If Sen. John Kerry sweeps the primaries in Tennessee and Virginia he is practically assured the Democratic nomination for president.

To do that, the Brahmin New Englander will have to win two Southern states over two sons of the South. An outcome that seemed outrageous a month ago is now close to becoming a reality.

Sen. John Edwards of North Carolina and Arkansan Wesley Clark are fighting it out - for second that is. Both men trail Kerry by double digits in recent polls.

The latest MSNBC/Reuters/Zogby tracking poll in Virginia has Kerry in the lead with 47 percent. Edwards is second with 24 percent. Clark trails with 11 percent. The same poll tells much the same story in Tennessee, where Kerry leads with 45 percent. Edwards has 21 percent and Clark 19 percent.

Clark is more competitive in Tennessee because he has focused his campaign on the state. The retired general knows Tennessee is one fight he must win.

"Edwards and Clark are going after each other in Tennessee. They are going after each other hard, which is just really stupid," Larry Sabato said, a professor of political science at the University of Virginia. "They are going to wipe each other out."

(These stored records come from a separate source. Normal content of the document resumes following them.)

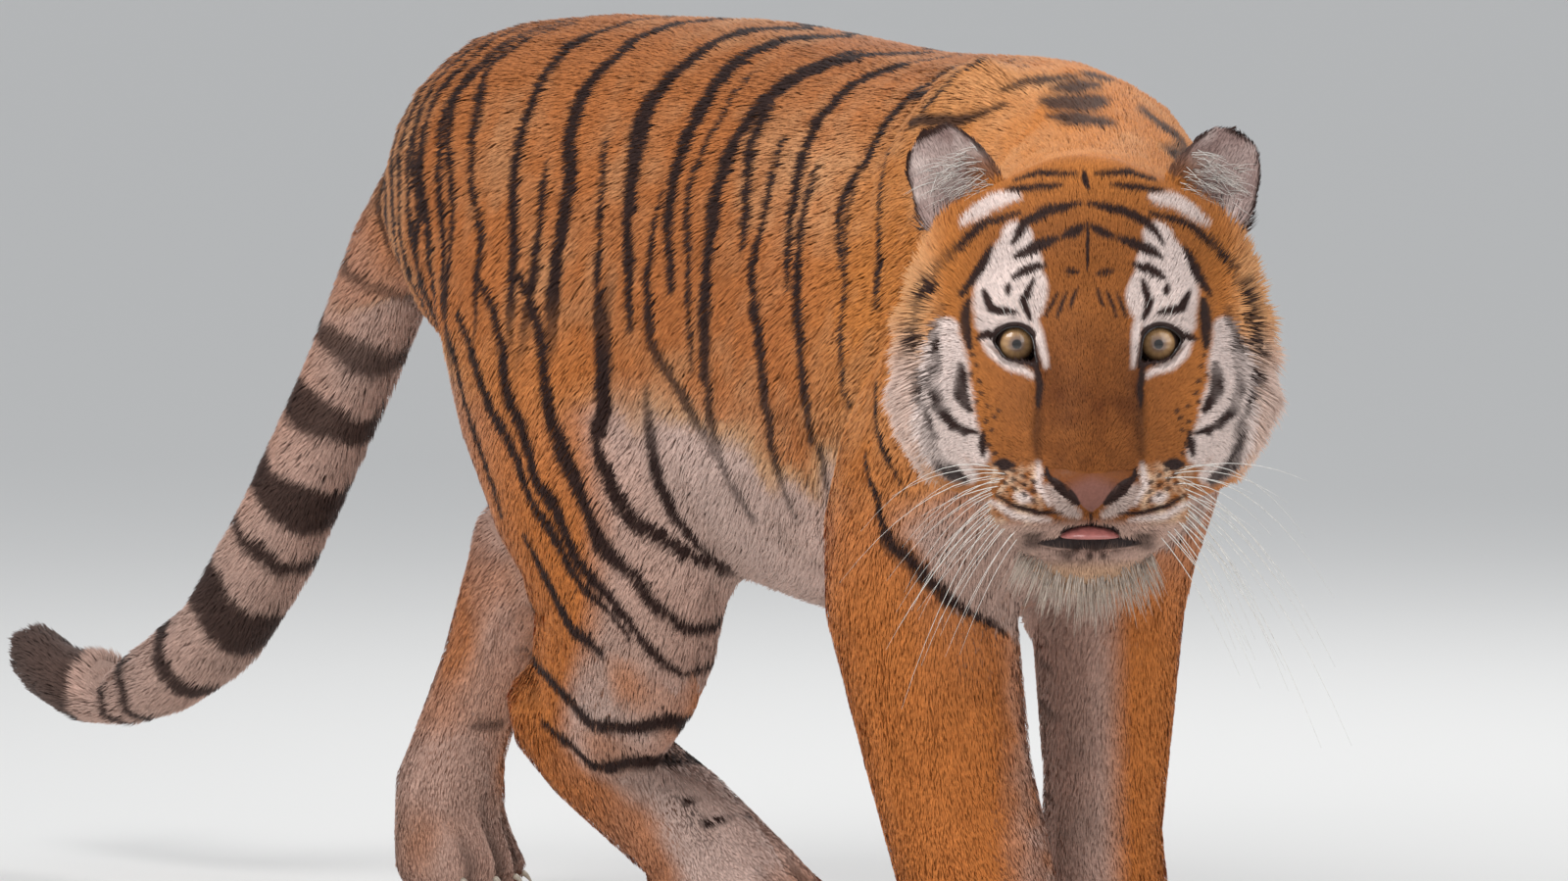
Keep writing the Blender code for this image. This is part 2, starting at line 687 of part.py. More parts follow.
def stand_flat(body):
    """Cut the soles level with the floor."""
    return boolean(body, block("above_floor", (-2, -1, 0), (2, 1, 2)), "INTERSECT")


def keep_largest(thing):
    """Drop crumbs that a cut has left beside the piece."""
    bm = bmesh.new()
    bm.from_mesh(thing.data)
    bm.verts.ensure_lookup_table()
    seen = set()
    islands = []
    for start in bm.verts:
        if start.index in seen:
            continue
        stack, island = [start], []
        seen.add(start.index)
        while stack:
            vertex = stack.pop()
            island.append(vertex)
            for edge in vertex.link_edges:
                other = edge.other_vert(vertex)
                if other.index not in seen:
                    seen.add(other.index)
                    stack.append(other)
        islands.append(island)
    islands.sort(key=len)
    for island in islands[:-1]:
        bmesh.ops.delete(bm, geom=island, context="VERTS")
    bm.to_mesh(thing.data)
    bm.free()


def centre_on_floor(things):
    """Move everything so that the middle of its footprint is the origin."""
    corners = [vertex.co for thing in things for vertex in thing.data.vertices]
    middle = [(min(c[i] for c in corners) + max(c[i] for c in corners)) / 2 for i in (0, 1)]
    for thing in things:
        thing.data.transform(Matrix.Translation((-middle[0], -middle[1], 0.0)))


def build():
    clear_scene()
    frame_of_body = fuse("frame_of_body", (trunk_mass, neck_mass, forelegs, hindlegs, tail_mass), 30)
    head = melted_head()
    body = fuse("body", (frame_of_body, head, both_ears), 4, VOXEL * 0.8)
    for spent in (frame_of_body, head):
        bpy.data.objects.remove(spent, do_unlink=True)
    thin_out(body)
    stand_flat(body)
    parts = {}
    cut_head(body, parts)
    neck_region = ((0.0, -0.35, -0.45), (0.60, 0.35, 0.45), aimed(*NECK_CUT))
    parts["neck"] = part_off(body, "neck", block, *neck_region)
    cut_tail(body, parts)
    cut_legs(body, parts)
    body.name = "trunk"
    parts["trunk"] = body
    centre_on_floor(parts.values())
    for name, part in parts.items():
        part.name = name
        keep_largest(part)
        colour, roughness = FINISHES.get(name.split("_")[0], FINISHES["coat"])
        paint(part, colour, roughness)


build()
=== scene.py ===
"""Looks of the walking tiger: one skin under a coat of mesh tufts, eyes, claws and whiskers."""
import math

import bmesh
import bpy
import numpy as np
from mathutils import Matrix, Vector
from mathutils.kdtree import KDTree


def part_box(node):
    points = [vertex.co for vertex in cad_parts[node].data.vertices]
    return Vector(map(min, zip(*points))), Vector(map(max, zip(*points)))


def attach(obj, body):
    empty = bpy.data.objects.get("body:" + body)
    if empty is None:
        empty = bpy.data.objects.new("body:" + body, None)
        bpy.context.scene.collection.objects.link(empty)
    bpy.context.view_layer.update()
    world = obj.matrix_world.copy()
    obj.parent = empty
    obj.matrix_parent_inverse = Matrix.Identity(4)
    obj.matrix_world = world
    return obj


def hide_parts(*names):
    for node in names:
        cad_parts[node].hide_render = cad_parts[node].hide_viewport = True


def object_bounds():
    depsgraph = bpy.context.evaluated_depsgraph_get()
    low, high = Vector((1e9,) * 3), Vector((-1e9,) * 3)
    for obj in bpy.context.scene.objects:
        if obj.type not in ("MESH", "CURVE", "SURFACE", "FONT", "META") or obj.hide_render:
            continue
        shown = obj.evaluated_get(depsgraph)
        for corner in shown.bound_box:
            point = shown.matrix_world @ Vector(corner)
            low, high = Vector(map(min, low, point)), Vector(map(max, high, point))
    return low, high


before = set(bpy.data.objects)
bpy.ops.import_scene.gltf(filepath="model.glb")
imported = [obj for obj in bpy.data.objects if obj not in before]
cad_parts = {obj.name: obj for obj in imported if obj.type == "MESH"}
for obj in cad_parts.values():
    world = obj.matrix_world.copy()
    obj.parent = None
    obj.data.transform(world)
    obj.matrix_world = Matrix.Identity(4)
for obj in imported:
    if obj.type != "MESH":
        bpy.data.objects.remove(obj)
cad_low, cad_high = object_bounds()
rng = np.random.default_rng(17)

# ---------------------------------------------------------------- sizes (metres) and counts
SKIN_GRAIN = 0.004           # voxel of the skin
BODY_FACES = 56000           # triangles kept in the skin before the face is refined
JOIN_SWELL = 0.0005          # closes the thin cuts between the solids
SMOOTH_ROUNDS = 45           # takes the steps of the voxels out of the skin
EYE_COVER = 0.0030           # how far the skin behind an eyeball stays within it
LID_TUCK = 0.0055            # how far the skin goes back at the corners of the eyes
EYE_DEPTH = -0.0205          # the eyeball's centre behind the line of the pupils
FACE_LEAN = 0.063            # marks on the face are laid out square to a line that leans this much
GIRTH = 0.19                 # turns an angle round the trunk into a distance
SPINE_BEND, SPINE_CENTRE, SPINE_REACH = 0.070, 0.084, 0.60
SPINE_Y = 0.079              # how far left the trunk's ends lie
FLANK_HEIGHT = 0.64          # height of the trunk's middle line
ROOT_DEPTH = 0.0008          # how far a tuft's root is sunk in the skin
PATCH = 0.003                # width of a tuft's patch on the OFBake map
SHOWN = 0.62                 # the part of a tuft that shows is this far along it
BELLY_COAT = 0.006           # how much deeper the coat is under the belly
TOE_STEP = 0.245             # from toe to toe, as a share of the paw's width
TOE_DEPTH = 0.007            # depth of the grooves between the toes
MOUTH_PLACE = (0.074, 0, -0.1725)      # centre of the mouth's opening, in the head's coordinates
TONGUE_ROOM = (0.068, 0, -0.1618)      # centre of the hollow for the tongue
SPEED = 1.0

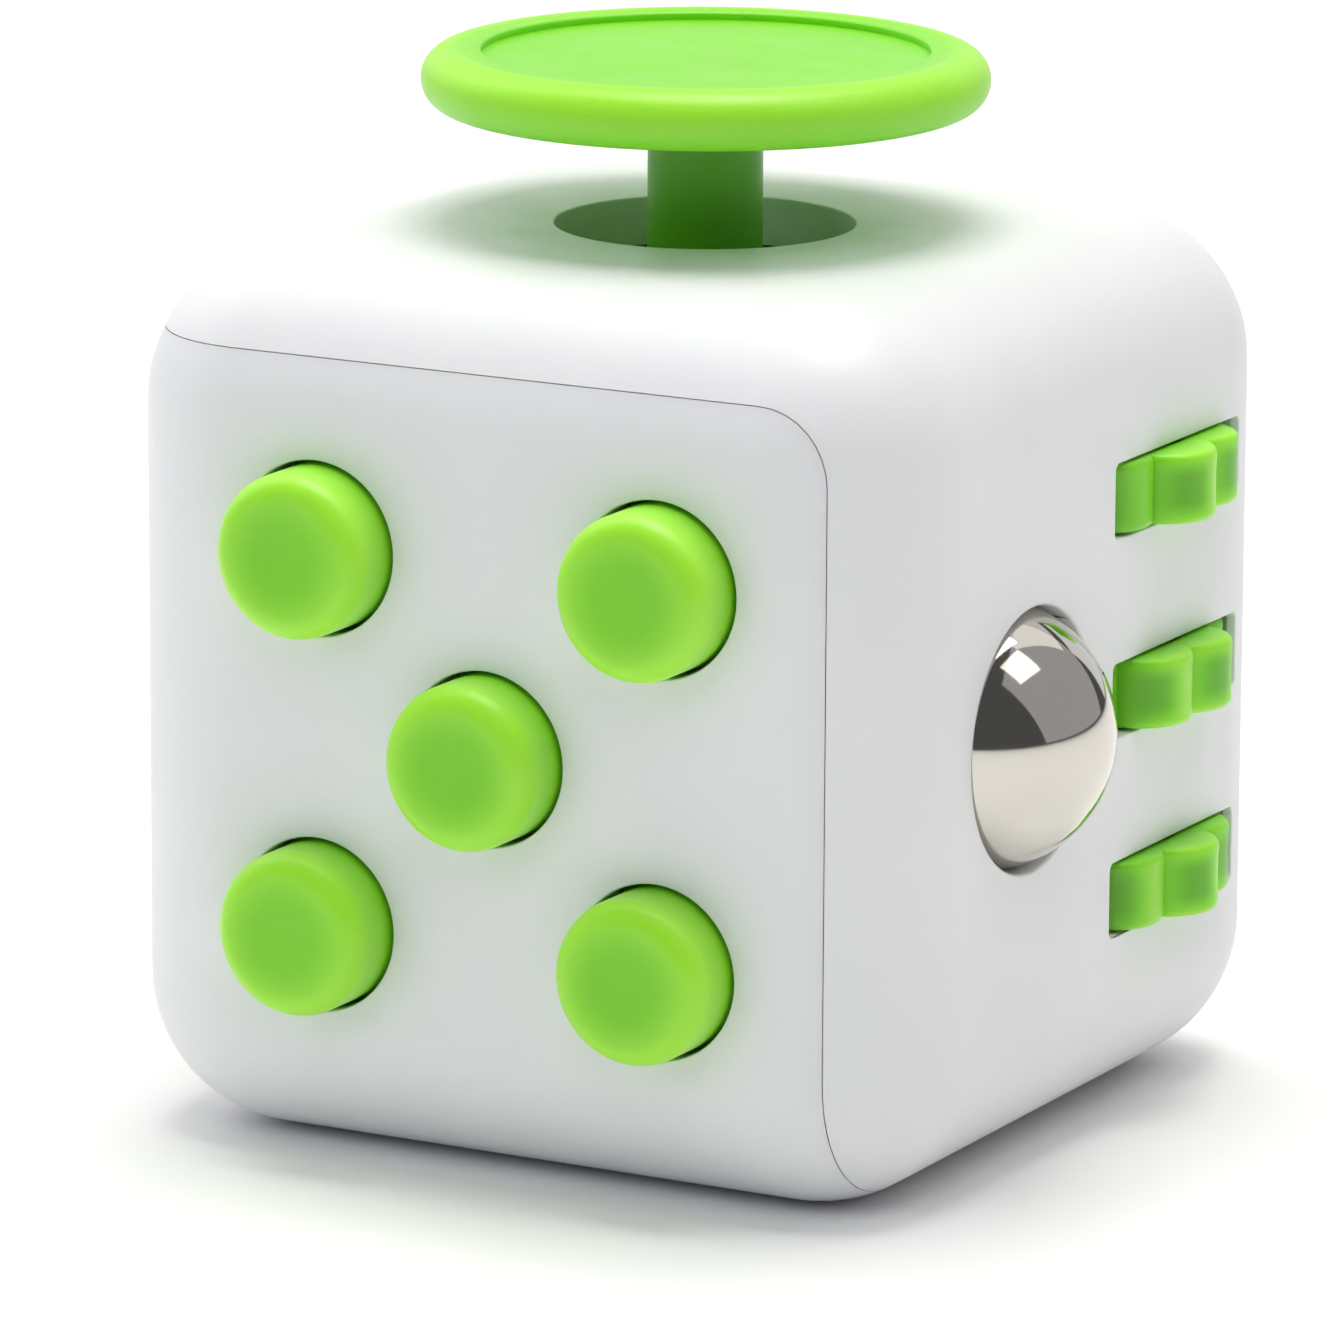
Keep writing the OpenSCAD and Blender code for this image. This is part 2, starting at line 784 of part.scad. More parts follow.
module dial_screws() {
    color("silver") for (z = dial_posts)
        translate([dial_plate_x + dial_plate_thick, 0, z]) rotate([0, -90, 0]) screw(3);
}

// ---- Rocker ----

// Side view of the rocker about its pin: first axis out of the face, second axis up
function rocker_outline() = concat(
    [[-1.6, -5.4]],
    arc(0, 0, rocker_reach, -rocker_corner - 38, -rocker_corner),
    [[rocker_middle, 0]],
    arc(0, 0, rocker_reach, rocker_corner, rocker_corner + 38),
    [[-1.6, 5.4]]
);

// Tilted to its rest stop about the pin
module at_rocker_rest() {
    translate([0, rocker_y, half]) rotate([rocker_tilt, 0, 0]) children();
}

module rocker() {
    color("yellowgreen") at_rocker_rest() difference() {
        union() {
            translate([-rocker_w / 2, 0, 0]) rotate([90, 0, 90]) linear_extrude(rocker_w)
                polygon(rocker_outline());
            y_cylinder(0, 0, -rocker_boss_end, 0, rocker_boss_r);
        }
        x_cylinder(0, 0, -rocker_w, rocker_w, rocker_pin_r + rocker_pin_run);
        y_cylinder(0, 0, -rocker_boss_end - 1, -rocker_pin_r - 0.3, plunger_r + 0.05);
    }
}

module rocker_pin() {
    pin_end = frame_ear_inner + frame_ear_thick;
    color("silver") x_cylinder(rocker_y, half, -pin_end, pin_end, rocker_pin_r);
}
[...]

Fresh off the Sunday endorsement by Virginia Gov. Mark R. Warner, a Democrat, Kerry remains as formidable as ever.

"If Kerry wins Tennessee and Virginia I think it pretty well solidifies the nomination," said Randy Button, head of the Tennessee Democratic Party. "Tennessee is going to be really tight. It will be like Oklahoma, but it has twice the number of delegates."

Edwards' weak position in Tennessee and Virginia seems puzzling at first blush. The North Carolina senator exudes the South both in manner and speech. And his populist message seems tailored to Tennessee, where more than 60,000 jobs have been lost since President Bush took office, and Virginia, where 15 textile mills closed since 1997, a fact Edwards cites repeatedly.

But many Democrats in both states are hungry to find a candidate who can beat Mr. Bush, and have settled on Kerry as the man to do the job.

So the Vietnam veteran rolls on, seemingly unscathed by his upper-class New Englander demeanor, his staunchly liberal voting record, and his assertion that a Democrat can capture the presidency without the South.

But of course, these are just primaries.

"For the general election the cultural gap is unbridgeable. But for the Democratic primary, when there is a low turnout, attended by mainly liberal Democrats, it is no problem at all," Sabato said. "Kerry is a Massachusetts liberal, period. He is so liberal even the Democratic Party in Virginia wouldn't nominate him for state office."

After registering decisive victories in Michigan, Maine and Washington state this past weekend, Kerry has won 10 of 12 primary contests. He has twice the delegates as his nearest rival, former Vermont Gov. Howard Dean.

Dean is not campaigning in Virginia or Tennessee, staking his candidacy instead on the Feb. 17 Wisconsin primary. Edwards and Clark have vowed to continue their fight next week even if Kerry wins both primaries. For the challengers, Wisconsin will likely become their Alamo. Kerry leads all of his foes in Wisconsin by more than 20 points in the polls.

"Kerry is likely to win at least one of the two states on Tuesday, game over," Sabato said. "How could Dean, Edwards and Clark sustain the belief that they would be the nominee, absent a scandal?"